To be honest, Ether Teeth's merciless experimentalism was sandpaper even to those ears that weren't expecting silky trip-hop. Not so with Hummer, the EP that marks Fog's friendly departure from Ninja Tune. Broder returns to his quieter side here, gunning for the Will Oldham set like he hasn't done since the chilling Fog single "Pneumonia." The title track finds him singing as pretty as ever, shaking those old Thom Yorke comparisons and finally owning his fragile falsetto, which quivers like a musical saw when he asks, "Were you born to be a sprinkler system in a thunderstorm?" And "Cockeyed Cookie Pusher," a dreamy acoustic love song, lands further from hip hop than anything Broder's written. Funny that Fog should be hunting for a new home now, following its best release yet.
Fog's best release, mind you, not Broder's. That honor goes to Hymie's Basement (Lex Records), a collaboration between Broder and Jonathon "Yoni" Wolf (better known as Why? of the Bay area hip-hop group cLOUDDEAD) that was recorded last winter in the lower level of Hymie's Vintage Records, the East Lake Street store that's co-owned and run by Wellman.

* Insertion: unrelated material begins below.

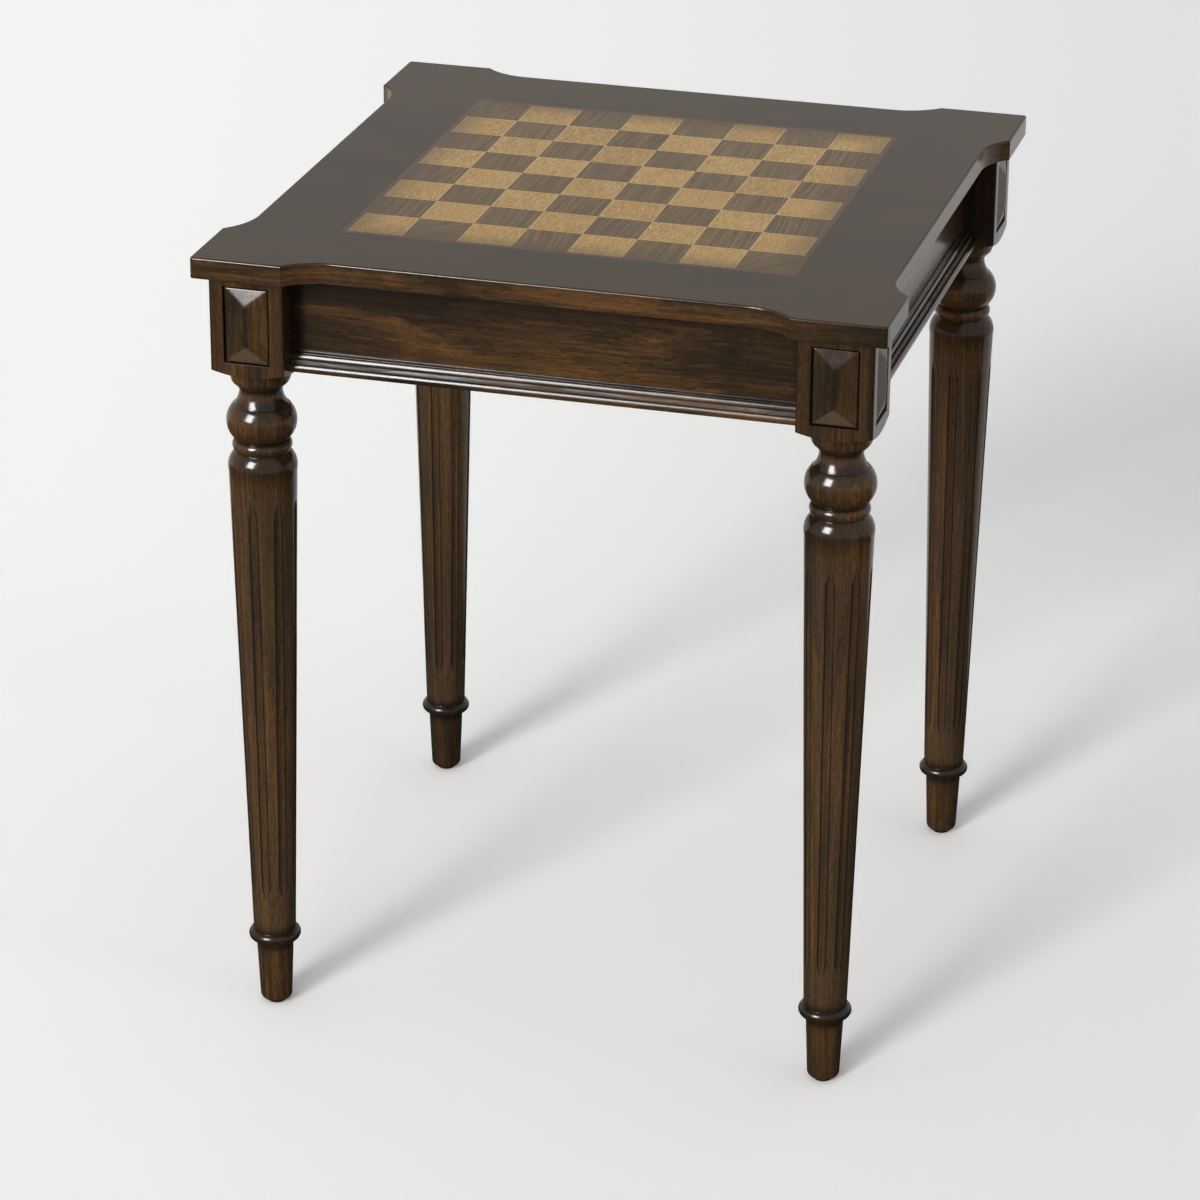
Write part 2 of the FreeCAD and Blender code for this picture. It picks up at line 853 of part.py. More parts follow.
board = top_board()
top_pilots = at_corners(
    "top_pilots",
    group("corner_top_pilots", [pilot("top", screw) for screw in brace_screws() if screw.joins == "top"]),
)
core_thickness = size.top_thickness - size.back_veneer - size.face_veneer
core_sheet = top_layer("core_sheet", board, top_under + size.back_veneer, core_thickness)
add("top_core", cut("top_core", core_sheet, [top_pilots]))
back_sheet = top_layer("back_sheet", board, top_under, size.back_veneer)
add("underside_veneer", cut("underside_veneer", back_sheet, [top_pilots]))
add("border_veneer", border_veneer(board))
for quarter, side in enumerate(("front", "right", "back", "left")):
    add(f"stringing_{side}", stringing(side, quarter * 90))
add("light_squares", squares("light_squares", 0))
add("dark_squares", squares("dark_squares", 1))

add_four("leg", leg())
add_four("face_panel", raised_panel("face_panel_front_left", "front"))
add_four("side_panel", raised_panel("side_panel_front_left", "side"))
add_four("glide", glide())

for near, far, side, to_far_side, to_far_end in (
    ("front", "back", "front", to_back, to_right),
    ("left", "right", "side", to_right, to_back),
):
    rail = add(f"apron_{near}", apron(f"apron_{near}", side, to_far_end))
    add(f"apron_{far}", to_far_side(f"apron_{far}", rail))
    trim = add(f"apron_moulding_{near}", moulding(f"apron_moulding_{near}", side))
    add(f"apron_moulding_{far}", to_far_side(f"apron_moulding_{far}", trim))
add_four("corner_brace", corner_brace())

add("apron_dowels", dowels())
add("brace_to_apron_screws", screws("brace_to_apron_screws", "front", "side"))
add("brace_to_leg_screws", screws("brace_to_leg_screws", "leg"))
add("top_screws", screws("top_screws", "top"))
add("glide_nails", glide_nails())
doc.recompute()

# Nothing is written unless every object is sound
for item in doc.Objects:
    if "Invalid" in item.State or "Error" in item.State:
        raise RuntimeError(f"{item.Name} failed: {item.State}")
for name, item in pieces.items():
    if item.Shape.isNull() or not item.Shape.isValid() or not item.Shape.Solids:
        raise RuntimeError(f"{name} has no sound solid")

os.makedirs("parts", exist_ok=True)
for name, item in pieces.items():
    item.Shape.exportStep(f"parts/{name}.step")
print(f"{len(pieces)} nodes, {sum(len(item.Shape.Solids) for item in pieces.values())} solids")
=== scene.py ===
import math

import bmesh
import bpy
import numpy as np
from mathutils import Matrix, Vector


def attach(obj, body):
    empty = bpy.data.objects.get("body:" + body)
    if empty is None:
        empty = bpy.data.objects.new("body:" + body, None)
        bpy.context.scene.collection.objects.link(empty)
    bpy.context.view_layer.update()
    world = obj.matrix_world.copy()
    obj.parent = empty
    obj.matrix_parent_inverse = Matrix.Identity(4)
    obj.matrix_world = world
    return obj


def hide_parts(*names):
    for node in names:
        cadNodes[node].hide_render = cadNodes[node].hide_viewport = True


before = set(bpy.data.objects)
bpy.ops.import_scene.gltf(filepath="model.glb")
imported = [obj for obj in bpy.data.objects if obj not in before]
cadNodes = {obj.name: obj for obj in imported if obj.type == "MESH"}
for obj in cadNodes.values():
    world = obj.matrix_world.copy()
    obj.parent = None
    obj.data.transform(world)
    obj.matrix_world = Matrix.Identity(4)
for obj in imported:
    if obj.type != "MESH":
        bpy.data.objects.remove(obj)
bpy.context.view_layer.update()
print("frame loaded,", len(cadNodes), "nodes")

# Lengths of pieces are millimetres. Meshes, finishes and the studio are in metres.
mm = 0.001
corners = {"front_left": (1, 1), "front_right": (-1, 1), "back_left": (1, -1), "back_right": (-1, -1)}

table = {
    "height": 660.0, "topUnder": 643.0, "halfTop": 274.0, "legAxis": 233.0,
    "faceVeneer": 0.8, "backVeneer": 0.6,
}
legPlace = np.array([-table["legAxis"], -table["legAxis"], 0])


# ---- shapes ----
def step(values, place, width):
    # 0 below the place and 1 above it, over a narrow smooth step 3t^2 - 2t^3
    share = np.clip((values - place) / width + 0.5, 0, 1)
    return share**2 * (3 - 2 * share)


def arcRadius(reach, depth):
    # radius of an arc that is level at its crown and falls away by `depth` over `reach`
    return (reach**2 + depth**2) / (2 * depth)


def arcBetween(start, end, radius, side, step):
    # circle of that radius through both points, its centre on the left (1) or on the right (-1) of the way
    start, end = np.array(start, float), np.array(end, float)
    chord = end - start
    length = np.hypot(*chord)
    left = np.array([-chord[1], chord[0]]) / length
    centre = (start + end) / 2 + left * side * math.sqrt(max(radius**2 - length**2 / 4, 0))
    first, last = (math.atan2(*(point - centre)[::-1]) for point in (start, end))
    if side * (last - first) < 0:
        last += side * 2 * math.pi
    count = max(int(abs(last - first) * radius / step), 5) + 1
    angles = np.linspace(first, last, count)
    return centre + radius * np.column_stack([np.cos(angles), np.sin(angles)])


def tracePath(items, arcStep, longest, closed):
    # corners (x, y), or (x, y, radius, side) where an arc leaves for the next corner, as one row of points
    runs = []
    for index, item in enumerate(items if closed else items[:-1]):
        start, end = item[:2], items[(index + 1) % len(items)][:2]
        if len(item) == 4:
            run = arcBetween(start, end, item[2], item[3], arcStep)
        else:
            count = max(int(math.ceil(math.dist(start, end) / longest)), 1) + 1
            run = np.linspace(start, end, count)
        runs.append(run[:-1])
    if not closed:
        runs.append(np.array([items[-1][:2]], float))
    return np.concatenate(runs)


softening = {"sharpest": 14.0, "most": 0.24, "hold": 1.9, "shares": (0, 0.3, 0.7, 1), "least": 1e-9}


def softenCorners(points, reach, closed):
    # each corner that turns more than `sharpest` degrees becomes a small curve, (1-t)^2 a + 2t(1-t) p + t^2 b,
    # with a holding point on either side, so that the shading of the flats stays flat
    before, after = np.roll(points, 1, 0) - points, np.roll(points, -1, 0) - points
    inLength = np.maximum(np.hypot(*before.T), softening["least"])
    outLength = np.maximum(np.hypot(*after.T), softening["least"])
    inWay, outWay = before / inLength[:, None], after / outLength[:, None]
    turn = np.degrees(np.arccos(np.clip(-(inWay * outWay).sum(1), -1, 1)))
    isCorner = turn > softening["sharpest"]
    if not closed:
        isCorner[[0, -1]] = False
    back = np.where(isCorner, np.minimum(reach, inLength * softening["most"]), 0)[:, None]
    on = np.where(isCorner, np.minimum(reach, outLength * softening["most"]), 0)[:, None]
    start, end = points + inWay * back, points + outWay * on
    share = np.array(softening["shares"])[None, :, None]
    curve = (1 - share) ** 2 * start[:, None] + 2 * share * (1 - share) * points[:, None]
    curve = curve + share**2 * end[:, None]
    hold = softening["hold"]
    held = [(points + inWay * back * hold)[:, None], curve, (points + outWay * on * hold)[:, None]]
    rows = np.concatenate(held, axis=1)
    keep = np.ones(rows.shape[:2], bool)
    keep[~isCorner, 1:] = False
    return rows[keep]


def softPath(items, looks, closed=True):
    # looks are the step along arcs, the longest straight step and the reach of the softened corners
    arcStep, longest, reach = looks
    return softenCorners(tracePath(items, arcStep, longest, closed), reach, closed)


def gridQuads(rows, columns, closed):
    # quads between neighbouring rows and columns; a closed grid joins its last column to its first
    across = np.arange(columns if closed else columns - 1)
    up = np.arange(rows - 1)[:, None] * columns
    after = (across + 1) % columns
    return np.stack([up + across, up + after, up + columns + after, up + columns + across], -1).reshape(-1, 4)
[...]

A Salvation Army piano that Broder bought for $150 scores the bulk of this record, filling in lush melodies between broken beats and Why?'s Beck-spoken apocalyptic verse ("Somebody told me when the bomb hits/Everybody in a two-mile radius/Will be instantly sublimated") or Broder's own character-driven poetry ("Did you hear the one about the day the moon fell to earth?/It had a crater exactly the size of a human head on it/And it landed on my head and now my head is the moon").
Broder says that Yoni Wolf is as close to a musical kindred spirit as he has on this planet. Both are Midwestern punks who found hip hop early on. Both mix genres into a whole new style of avant-rap. It's no wonder that a vault below a rare and collectible records store inspired their album; what's curious, though, is the absence of those records on their songs. Broder, nominated by a certain weekly for Best Hip-Hop DJ of 2002 (only to deny being a hip-hop DJ), once used turntables to launch his career, and now they're all but gone from the equation, replaced by pianos, pianos, pianos. Do I smell a "Best Hip-Hop Pianist" nomination?
And yet, even without vinyl samples, Hymie's Basement still evokes a sense of place, and the record has room to spare. Hell, it is a room: The title refers not only to the subterranean studio, but also to the musical entity that Broder and Wolf have become, and also to the sound of the dank underground space that birthed it, creating a whole new universe of colorful characters, existential dilemma, and poignant stories. At one point on the album, a man's bass guitar fills his van with water while he drives to a school dance, and he calmly calculates how fast he needs to drive in order to get there before drowning. It's those little details that make this place so extraordinary--the basement, the record, the people involved. Bless this mess, indeed.